Writer/director John Lee Hancock's screenplay for 'The Little Things' dates back to before he directed films like 'The Blind Side, 'Saving Mr Banks', 'The Founder' and 'The Highwaymen'. It even goes back to before he penned the screenplays for 'A Perfect World' and 'Midnight in the Garden of Good and Evil', both for director Clint Eastwood. He actually wrote the script for 'The Little Things' at the beginning of the '90s. It took three decades to bring it to the screen (with Steven Spielberg, Clint Eastwood, Warren Beatty, and Danny DeVito all attached to direct along the way), making it no longer a contemporary thriller but a period piece.
The film follows small town Deputy Sheriff Joe "Deke" Deacon (Denzel Washington, 'Fences') who is sent to LA for some routine work and finds himself unofficially recruited by LA Sergeant Jim Baxter (Rami Malek, 'Bohemian Rhapsody') to help track down a killer menacing the city. Scraggly weirdo Jared Leto ('Suicide Squad') - or rather, his character, Albert Sparma - is involved in some way, but as tends to be the case with these things, it's a little more complicated than it seems. The investigation eventually unearths a lot of trauma for Washington's character that he hoped would stay buried.
Setting aside the prestige hook of having three Oscar winners headlining this movie, 'The Little Things' feels old-fashioned. It's a bunch of big stars making a kind of schlocky, one-off genre movie, the sort of stuff that made up the majority of the output of Hollywood between 1990 and 2008 (before IP-focused blockbusters took over). Washington has a slew of these in his filmography from back in the day, like 'The Bone Collector', 'Fallen' and 'Virtuosity'.
A lot of reviewers have already cited the similarities to 'Se7en', but 'The Little Things' is a rough patchwork of many influences that is just as indebted to Christopher Nolan's remake of 'Insomnia' and Sean Penn's 'The Pledge', which feature haggard cops haunted by past mistakes and elusive serial killers. There is also a little of the 1990 Dutch film 'Spoorloos' (later remade in United States as 'The Vanishing') woven into the film's DNA.
But stealing from the best does not a good movie make. The criminal investigation in John Lee Hancock's film swings between hyperrealistic and completely farcical. In one scene, the police delve into the legal minutiae of what does and does not taint a photo line-up, and moments later an unhinged off-duty cop from a different jurisdiction is just poking around a crime scene. There's also an inexplicable emphasis on food and eating. The movie tells the audience to look for "the little things", but instead of clues, there is a lot of milk, beer, roast beef, pizza, pineapple, jalapenos, orange juice, coffee, etc.
My personal favourite scene, set in a police interrogation room, sees Washington, who has won three Golden Globes, one Tony Award and two Oscars, grab Leto's crotch and yell: "His dick is harder than Chinese arithmetic!"

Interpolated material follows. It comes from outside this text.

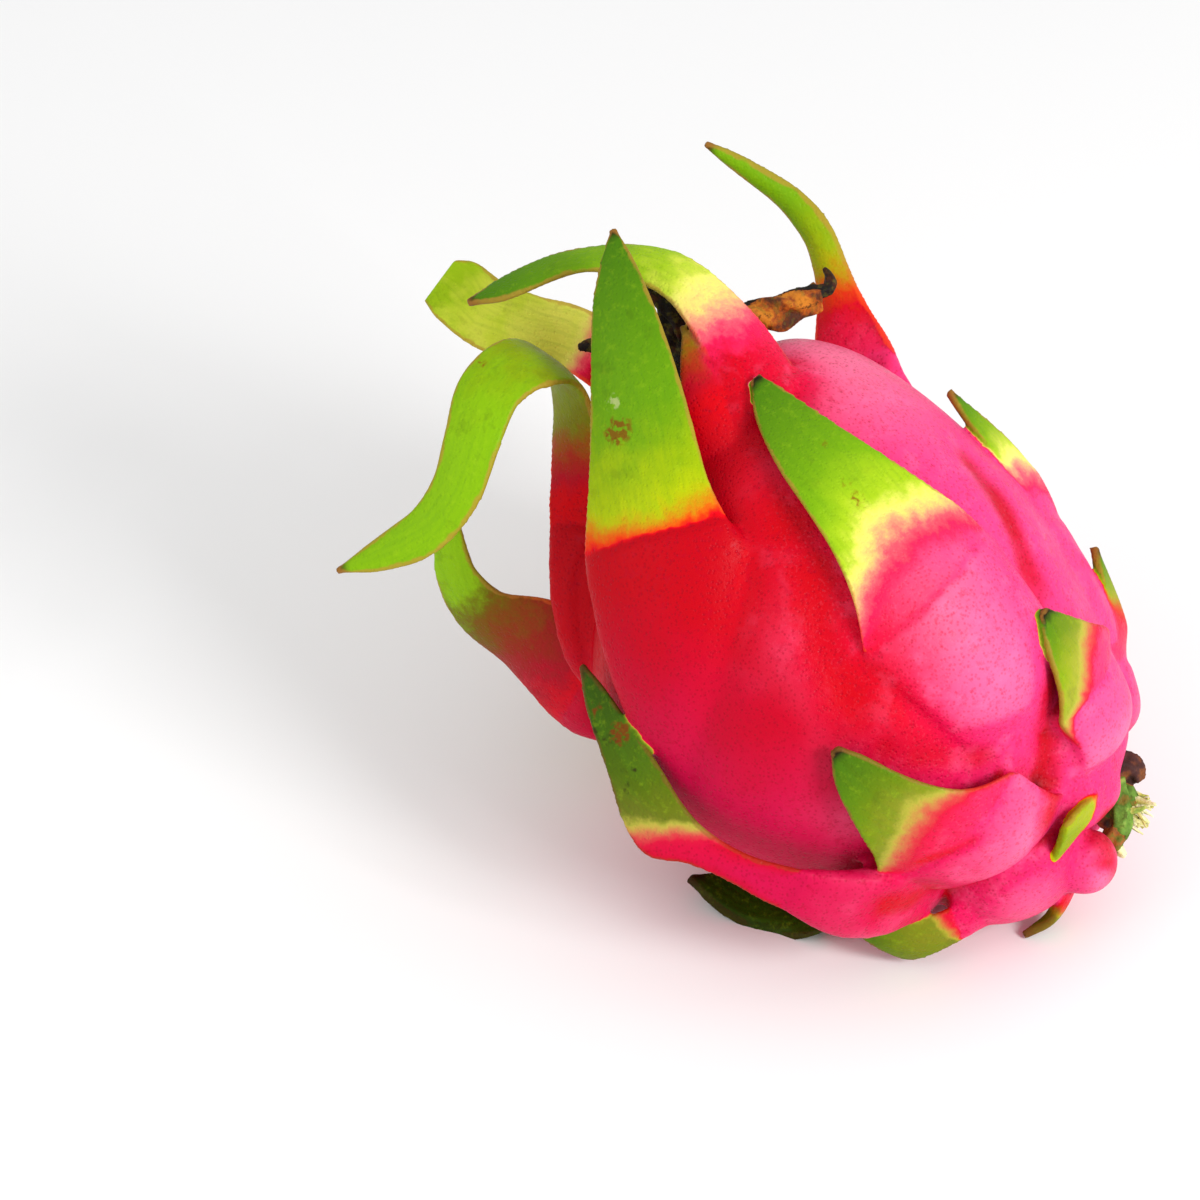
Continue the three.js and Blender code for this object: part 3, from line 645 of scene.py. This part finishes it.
# The finish of the skin: waxy, pink-red, with fine pits, a painted highlight on its swellings and
# painted shade, a deeper red, in its folds; the blades go through orange and yellow to green and end in
# a dry brown point.

def colour(code):
    """A colour from its six-digit code, as the shader takes it."""
    parts = [int(code[i : i + 2], 16) / 255 for i in (0, 2, 4)]
    return (*[c / 12.92 if c <= 0.04045 else ((c + 0.055) / 1.055) ** 2.4 for c in parts], 1)


class Finish:
    """A material whose nodes are written one inside another."""

    def __init__(self, name):
        self.material = bpy.data.materials.new(name)
        self.material.use_nodes = True
        self.tree = self.material.node_tree
        self.tree.nodes.clear()

    def put(self, kind, sockets, out=0, **settings):
        """One of a node's outputs, with values or other outputs in its sockets."""
        node = self.tree.nodes.new("ShaderNode" + kind)
        for name, value in settings.items():
            setattr(node, name, value)
        for key, value in sockets.items():
            if isinstance(value, bpy.types.NodeSocket):
                self.tree.links.new(value, node.inputs[key])
            else:
                node.inputs[key].default_value = value
        return node.outputs[out]

    def mark(self, name):
        return self.put("Attribute", {}, out="Fac", attribute_name=name)

    def place(self):
        return self.put("TexCoord", {}, out="Object")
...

Meanwhile, the hackneyed dialogue sounds like Hancock tossed it aside without writing a second draft and found it lying in the back of the closet. My personal favourite scene, set in a police interrogation room, sees Washington, who has won three Golden Globes, one Tony Award and two Oscars, grab Leto's crotch and yell: "His dick is harder than Chinese arithmetic!" Leto later refers to Washington as Malek's "butt-buddy."

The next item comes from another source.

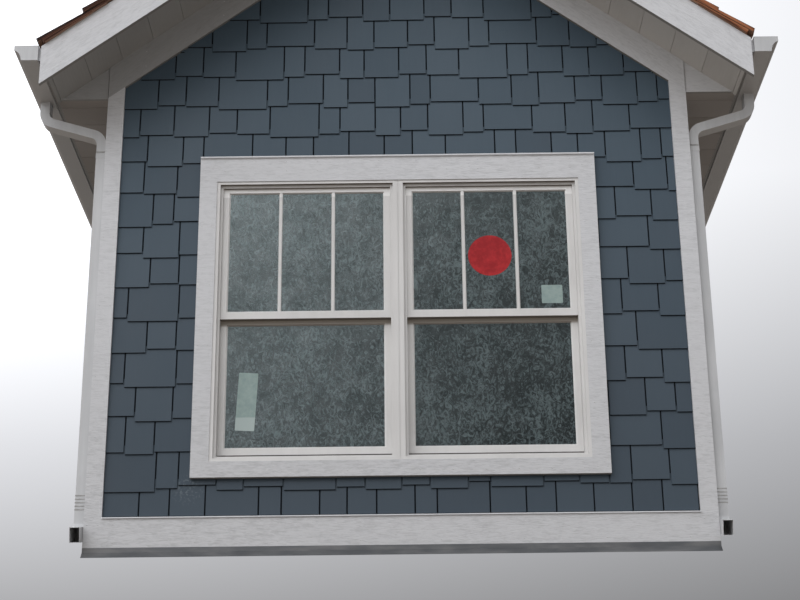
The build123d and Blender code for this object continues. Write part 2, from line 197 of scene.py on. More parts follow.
dress(sawn_timber("timber_down_slope", down_slope, 0), *both("rafters", "valley_sleeper"))
dress(sawn_timber("timber_along_ridge", lambda place: place, 1), "ridge_board", *both("rake_ladder"))

# Front wall and cheek walls: framed walls, boarded and primed, cut below along the main roof.
# They stand on it on a sole plate and are nailed together at the corners.
def primed_board(place):
    mottle = place.clouds((3.5, 3.5, 3.5), 4.0)
    nap = place.clouds((340, 340, 340), 2.0)
    colour = mottle.blend((0.50, 0.49, 0.46), (0.60, 0.59, 0.56))
    relief = (mottle + nap * 0.3).relief(0.0005)
    return {"Base Color": colour, "Roughness": nap.step(0.3, 0.7, 0.78, 0.9), "Normal": relief}


dress(finish("primed_board", {"Specular IOR Level": 0.3}, primed_board), "front_wall", *both("cheek_wall"))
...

The film's biggest problem is the hazy motivations of the main characters. Washington's character gets the most backstory, but the rationale behind his actions is still paper-thin. Leto... if you've seen the trailers, you know that much of the movie's mystery is "did he or didn't he?" I can't decide if they pull this off brilliantly because his actions could fit either scenario, or if they failed spectacularly because, no matter if he's guilty or innocent, what he does makes not a lick of sense.
Faring worst of all is Malek, doing his "alien who just arrived and is trying to assimilate by staring at everything" thing. His character makes some absolutely perplexing choices throughout the movie. He oscillates from a Guy Pearce in 'L.A. Confidential'-type to a rookie asking Denzel what he thinks about everything to a frazzled cop obsessed with solving the case. But we never see how he progresses between these states. Show him drinking heavily! Show him looking through files all night long! Montages of research and detective work! Time passes but the audience never gets to see the deterioration of his mental state or descent into madness.
On the plus side, I dug the reoccurring city-at-night cinematography - I have no idea how Hancock and his DP got some of those nighttime shots, especially on the highway. It's a great example of how digital photography doesn't necessarily mean the image is washed-out if you have a good DP and colourist. I also liked the little musical riff that features prominently early on, which reminded me of Andrew Dickson's opening title theme for Mike Leigh's 'Naked', a recurring ostinato played on harp, driving the detectives forward, onward, downward. And it's always nice to watch Denzel Washington thinking/investigating/talking solemnly.
'The Little Things' is a diversion - not the worst way to kill two hours, and definitely a movie with some people in it. It's a shame there isn't more to recommend about it.